For one answer, look to 2004’s Not So Much to Be Loved as to Love—specifically, to the phrase emblazoned across the CD itself: “He gave us the wine to taste it, not to talk about it!” The song to which the quote refers (“He Gave Us the Wine to Taste It”) is Richman’s reminder that to criticize, or even discuss, the wine is to waste it. And what is wine criticism, if not a stone’s throw from other types of criticism? Say, music criticism?

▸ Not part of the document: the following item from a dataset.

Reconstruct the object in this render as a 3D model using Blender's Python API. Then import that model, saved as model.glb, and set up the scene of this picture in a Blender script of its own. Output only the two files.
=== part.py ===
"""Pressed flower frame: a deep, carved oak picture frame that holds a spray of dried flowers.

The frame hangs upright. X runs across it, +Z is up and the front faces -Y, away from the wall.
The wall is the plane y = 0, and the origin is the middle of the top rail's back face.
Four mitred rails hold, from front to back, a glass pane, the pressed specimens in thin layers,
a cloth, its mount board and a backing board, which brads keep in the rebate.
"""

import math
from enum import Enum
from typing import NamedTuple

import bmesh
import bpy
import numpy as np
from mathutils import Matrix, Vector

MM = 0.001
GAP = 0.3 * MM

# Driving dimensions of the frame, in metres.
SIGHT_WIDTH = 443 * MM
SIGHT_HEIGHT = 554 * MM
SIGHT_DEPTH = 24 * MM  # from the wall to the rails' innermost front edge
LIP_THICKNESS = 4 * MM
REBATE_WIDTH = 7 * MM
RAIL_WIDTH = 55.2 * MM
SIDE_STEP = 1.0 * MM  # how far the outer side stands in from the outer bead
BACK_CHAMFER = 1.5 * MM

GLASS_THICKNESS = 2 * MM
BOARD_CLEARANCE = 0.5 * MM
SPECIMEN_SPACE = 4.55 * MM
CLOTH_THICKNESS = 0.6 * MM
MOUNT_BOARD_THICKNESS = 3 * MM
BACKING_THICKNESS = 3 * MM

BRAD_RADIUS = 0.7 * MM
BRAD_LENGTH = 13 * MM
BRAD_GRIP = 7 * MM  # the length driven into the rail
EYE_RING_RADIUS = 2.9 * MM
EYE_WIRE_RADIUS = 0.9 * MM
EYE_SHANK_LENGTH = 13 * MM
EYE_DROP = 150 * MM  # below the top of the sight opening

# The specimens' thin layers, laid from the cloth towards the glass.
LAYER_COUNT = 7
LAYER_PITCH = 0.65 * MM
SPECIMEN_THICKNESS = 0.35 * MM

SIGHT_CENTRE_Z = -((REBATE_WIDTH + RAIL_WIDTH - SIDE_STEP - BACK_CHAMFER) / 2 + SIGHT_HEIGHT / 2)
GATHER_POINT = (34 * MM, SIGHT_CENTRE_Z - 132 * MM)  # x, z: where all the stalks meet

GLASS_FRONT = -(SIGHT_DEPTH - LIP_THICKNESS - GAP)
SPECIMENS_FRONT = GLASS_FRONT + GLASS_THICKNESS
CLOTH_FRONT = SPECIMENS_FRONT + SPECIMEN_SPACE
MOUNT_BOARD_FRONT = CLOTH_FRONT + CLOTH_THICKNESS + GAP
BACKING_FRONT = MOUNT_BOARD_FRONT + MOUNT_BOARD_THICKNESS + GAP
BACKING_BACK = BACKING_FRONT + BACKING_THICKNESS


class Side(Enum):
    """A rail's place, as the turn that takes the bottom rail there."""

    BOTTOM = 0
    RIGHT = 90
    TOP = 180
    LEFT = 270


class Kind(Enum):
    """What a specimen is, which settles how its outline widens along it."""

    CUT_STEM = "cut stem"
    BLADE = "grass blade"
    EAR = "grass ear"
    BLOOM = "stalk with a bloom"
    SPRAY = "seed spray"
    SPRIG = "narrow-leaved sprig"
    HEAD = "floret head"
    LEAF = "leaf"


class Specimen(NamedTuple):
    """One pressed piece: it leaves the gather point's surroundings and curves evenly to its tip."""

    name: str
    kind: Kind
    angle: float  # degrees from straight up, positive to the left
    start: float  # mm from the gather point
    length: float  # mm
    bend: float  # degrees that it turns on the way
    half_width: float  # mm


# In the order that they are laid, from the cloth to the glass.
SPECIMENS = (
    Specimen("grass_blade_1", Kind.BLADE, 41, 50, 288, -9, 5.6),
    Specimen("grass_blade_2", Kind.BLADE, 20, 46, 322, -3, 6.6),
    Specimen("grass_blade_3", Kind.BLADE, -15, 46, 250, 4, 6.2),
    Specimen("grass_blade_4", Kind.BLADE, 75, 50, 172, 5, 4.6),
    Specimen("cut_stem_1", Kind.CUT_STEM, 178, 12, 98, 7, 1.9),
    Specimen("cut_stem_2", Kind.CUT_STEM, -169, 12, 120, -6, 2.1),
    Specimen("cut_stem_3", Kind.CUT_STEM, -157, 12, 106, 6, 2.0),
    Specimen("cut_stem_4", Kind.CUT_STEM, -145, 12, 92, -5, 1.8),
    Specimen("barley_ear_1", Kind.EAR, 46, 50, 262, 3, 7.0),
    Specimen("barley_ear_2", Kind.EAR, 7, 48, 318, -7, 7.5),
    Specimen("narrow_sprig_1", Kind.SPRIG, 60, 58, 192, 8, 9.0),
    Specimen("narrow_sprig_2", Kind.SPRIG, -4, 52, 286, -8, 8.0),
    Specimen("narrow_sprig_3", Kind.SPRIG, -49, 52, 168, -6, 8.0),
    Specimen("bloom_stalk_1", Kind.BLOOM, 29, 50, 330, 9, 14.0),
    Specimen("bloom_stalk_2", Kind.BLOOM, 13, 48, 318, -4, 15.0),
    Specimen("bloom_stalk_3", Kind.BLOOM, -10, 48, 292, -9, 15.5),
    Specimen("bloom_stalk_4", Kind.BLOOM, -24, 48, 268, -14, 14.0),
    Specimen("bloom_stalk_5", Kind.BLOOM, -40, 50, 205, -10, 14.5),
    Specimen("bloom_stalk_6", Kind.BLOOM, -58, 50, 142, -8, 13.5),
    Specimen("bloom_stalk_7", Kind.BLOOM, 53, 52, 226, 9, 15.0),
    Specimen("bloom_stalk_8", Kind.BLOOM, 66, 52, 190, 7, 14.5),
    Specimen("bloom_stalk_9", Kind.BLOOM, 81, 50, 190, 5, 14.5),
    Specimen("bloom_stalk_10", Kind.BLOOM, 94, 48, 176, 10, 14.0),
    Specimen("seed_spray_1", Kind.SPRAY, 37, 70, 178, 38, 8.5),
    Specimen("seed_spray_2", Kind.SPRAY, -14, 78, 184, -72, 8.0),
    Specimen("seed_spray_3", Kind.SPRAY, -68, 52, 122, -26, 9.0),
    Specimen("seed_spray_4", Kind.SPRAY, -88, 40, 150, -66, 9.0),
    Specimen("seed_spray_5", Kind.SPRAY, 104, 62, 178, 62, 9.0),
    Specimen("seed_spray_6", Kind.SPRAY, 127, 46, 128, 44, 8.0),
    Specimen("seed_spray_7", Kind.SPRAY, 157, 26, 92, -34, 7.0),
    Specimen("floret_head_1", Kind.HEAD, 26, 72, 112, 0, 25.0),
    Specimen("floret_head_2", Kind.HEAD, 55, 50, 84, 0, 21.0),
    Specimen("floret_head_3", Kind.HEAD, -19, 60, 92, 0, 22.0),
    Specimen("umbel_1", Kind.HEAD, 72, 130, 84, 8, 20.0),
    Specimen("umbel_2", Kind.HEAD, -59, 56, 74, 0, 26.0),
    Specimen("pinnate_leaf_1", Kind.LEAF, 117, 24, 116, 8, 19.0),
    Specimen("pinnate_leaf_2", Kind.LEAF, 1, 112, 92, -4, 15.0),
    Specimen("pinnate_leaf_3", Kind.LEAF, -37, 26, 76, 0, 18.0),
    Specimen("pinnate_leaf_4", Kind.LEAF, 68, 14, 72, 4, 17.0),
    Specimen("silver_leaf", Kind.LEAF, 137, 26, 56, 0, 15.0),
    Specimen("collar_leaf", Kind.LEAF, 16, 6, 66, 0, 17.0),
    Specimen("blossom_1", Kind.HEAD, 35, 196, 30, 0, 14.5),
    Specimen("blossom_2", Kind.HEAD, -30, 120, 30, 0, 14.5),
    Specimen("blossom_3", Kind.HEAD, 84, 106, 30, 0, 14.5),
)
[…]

“Es como el pan,” Richman tells us at the beginning of “El Como el Pan,” one of the best tracks on this year’s release Because Her Beauty Is Raw and Wild (an album Paste Magazine lauded as his best in years). “We don’t want the past, we want the moment…just like bread. It’s gotta be fresh. Even a day old is getting to be too much.” Like the past, he continues, “it’s better if it don’t imprison us.” But then he adds, “It’s better if words don’t imprison us, either.”